Sowerby & Luff write…

The Republic of Singapore is a tiny island nation located at the very southern tip of the Malay Peninsula, and it’s actually 85 miles north of the Equator. The heat hit us like a wall. Even Wikipaedia cannot prepare you for the barrage of such heat. Just a few hours before, Crouch End had just experienced its first snow of the year, and we alighted from Singapore Airport into 94°F. Our jeans stuck to our pants and our pants stuck to our bottoms within a nano second. We’d missed a full night’s sleep and the humidity weighed heavy upon us – our eyes red and puffy, our limbs heavy.

Of course, everyone in Singapore spends their entire lives huddled in freezing cold, air-conditioned apartments, offices and cars, so exposure to the country’s extreme climate rarely lasts more than a few seconds. Most of the time you’re indoors, blowing on your hands to keep them warm, and wearing a polo-necked sweater.

We Brits, in the form of the East India Company, first established a trading post on Singapore in 1819, and for years we used the place as a strategic trading post, until it was occupied by the Japanese during World War II. When peace broke out in 1945 it reverted back to British rule, and in 1965 became independent. Now it’s the 17th wealthiest country in the world, despite having a tiny population of less than 5 million.

We took a taxi from the airport into the centre of Singapore, where you can almost smell the money as you walk around in the financial district. The city centre is crammed with glinting silver skyscrapers, and everything looks as if it’s just been vacuumed, waxed and polished. In fact, Singapore is so clean and well kept it’s like the entire city suffers from some kind of Obsessive Compulsive Disorder. We got the feeling that if you dropped a piece of litter it would be swooped upon by a cleaner before it even reached the ground. The whole place seemed to embody extreme anal retentiveness.
“This is the cleanest place I’ve ever seen,” I said, as we strolled through the Downtown Core.
“It’s even cleaner than Svendborg!” said Georgina. “In fact, there’s something almost sinister about it. As if someone has just tidied up after a crime.”
“Oh, there’s no crime in Singapore,” I said.
“Why not?” she asked.
“Because virtually everything is punishable by execution,” I said. “I’d be careful where you put that cigarette butt if I were you. You’ll find yourself on Death Row.”
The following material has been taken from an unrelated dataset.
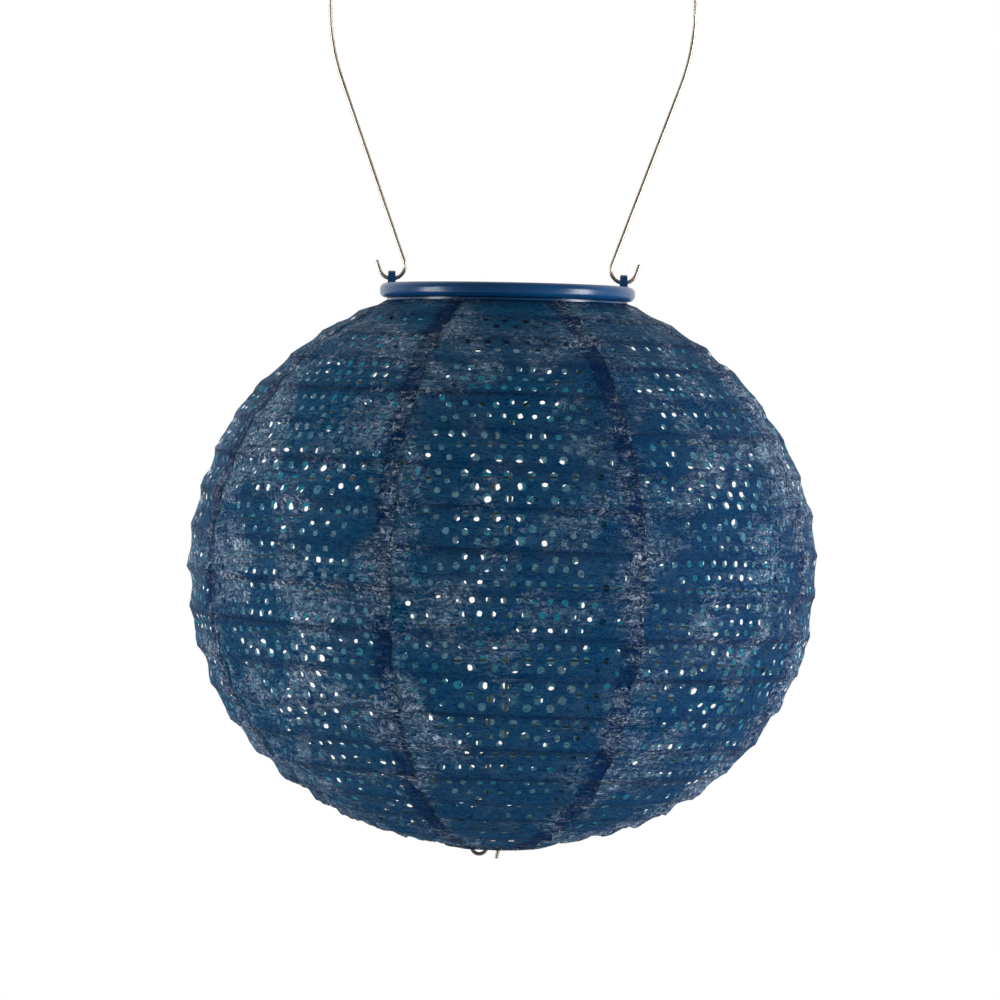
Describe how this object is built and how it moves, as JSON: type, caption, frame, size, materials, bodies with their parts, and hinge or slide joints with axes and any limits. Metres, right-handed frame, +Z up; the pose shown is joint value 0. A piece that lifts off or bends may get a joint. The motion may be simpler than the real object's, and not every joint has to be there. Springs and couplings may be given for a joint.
{
  "type": "accordion lantern",
  "caption": "Round accordion lantern of perforated navy fabric on a spiral wire rib, with a solar light cap, a wire bail and an inner expander.",
  "frame": {"origin": "the point in the bail's hanging notch that bears on a hook", "axes": "+Z up, +X along the line through the cap's two lugs, -Y towards the viewer"},
  "size_m": [0.3048, 0.3048, 0.5126],
  "materials": {
    "bail_steel": "drawn stainless wire with a soft sheen",
    "cap_plastic": "moulded navy plastic with a glossy rounded edge",
    "solar_cell": "dark blue cell with fine conductor lines",
    "window_clear": "clear",
    "gasket_rubber": "matt black",
    "lead_insulation": "insulated wire",
    "housing_plastic": "fine moulded grain",
    "board_laminate": "green laminate",
    "diode_epoxy": "clear epoxy with a yellow tint",
    "lens_frosted": "frosted",
    "battery_sleeve": "plain printed sleeve without marks",
    "contact_steel": "nickel plate",
    "switch_metal": "stamped sheet",
    "switch_plastic": "black",
    "screw_steel": "zinc plate",
    "frame_steel": "drawn spring wire",
    "shade_fabric": "perforated spun-bonded polyethylene, crinkled, dyed navy"
  },
  "bodies": {
    "bail": {"bail_wire": "bail_steel"},
    "cap": {"cap_shell": "cap_plastic", "solar_panel": "solar_cell", "panel_window": "window_clear", "panel_gasket": "gasket_rubber", "panel_leads": "lead_insulation", "light_housing": "housing_plastic", "circuit_board": "board_laminate", "led_left": "diode_epoxy", "led_right": "diode_epoxy", "led_lens": "lens_frosted", "battery": "battery_sleeve", "battery_spring": "contact_steel", "battery_contact": "contact_steel", "switch_body": "switch_metal", "housing_screws": "screw_steel"},
    "door": {"battery_door": "housing_plastic"},
    "slider": {"switch_slider": "switch_plastic"},
    "shade": {"shade_collar": "cap_plastic", "top_hoop": "frame_steel", "rib_spiral": "frame_steel", "expander_wire": "frame_steel", "gore_panel_1": "shade_fabric", "gore_panel_2": "shade_fabric", "gore_panel_3": "shade_fabric", "gore_panel_4": "shade_fabric", "gore_panel_5": "shade_fabric", "gore_panel_6": "shade_fabric", "gore_panel_7": "shade_fabric", "gore_panel_8": "shade_fabric"},
    "base_ring": {"bottom_ring": "frame_steel"}
  },
  "joints": [
    {"name": "bail_swing", "type": "hinge", "parent": "bail", "child": "cap", "pos_m": [0, 0, -0.2298], "axis": [1, 0, 0], "range_deg": [-90, 90]},
    {"name": "cap_twist", "type": "hinge", "parent": "cap", "child": "shade", "pos_m": [0, 0, -0.244], "axis": [0, 0, 1], "range_deg": [0, 26]},
    {"name": "shade_collapse", "type": "slide", "parent": "shade", "child": "base_ring", "axis": [0, 0, 1], "range_m": [0, 0.215], "deforming": ["rib_spiral", "gore_panel_1", "gore_panel_2", "gore_panel_3", "gore_panel_4", "gore_panel_5", "gore_panel_6", "gore_panel_7", "gore_panel_8"]},
    {"name": "battery_door_slide", "type": "slide", "parent": "cap", "child": "door", "axis": [1, 0, 0], "range_m": [0, 0.01]},
    {"name": "switch_slide", "type": "slide", "parent": "cap", "child": "slider", "axis": [1, 0, 0], "range_m": [0, 0.004]}
  ]
}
Georgina and I were genuinely dumbfounded by the list of fines for doing almost anything in Singapore; smoking, littering, sneezing, walking, not walking, or just simply being in the place. The locals call it a “Fine City”. Of course, the bonus side to all of this is that you feel extremely safe everywhere. Even walking around in a park at 11 pm at night, there is no sense whatsoever of personal danger.

There are 63 islands in Singapore, and the government are busy trying to join them all together into one big land mass. Everywhere you look they’re digging up earth and pouring it into the sea to create some new real estate. In Singapore, the tide doesn’t come in, the beach goes out.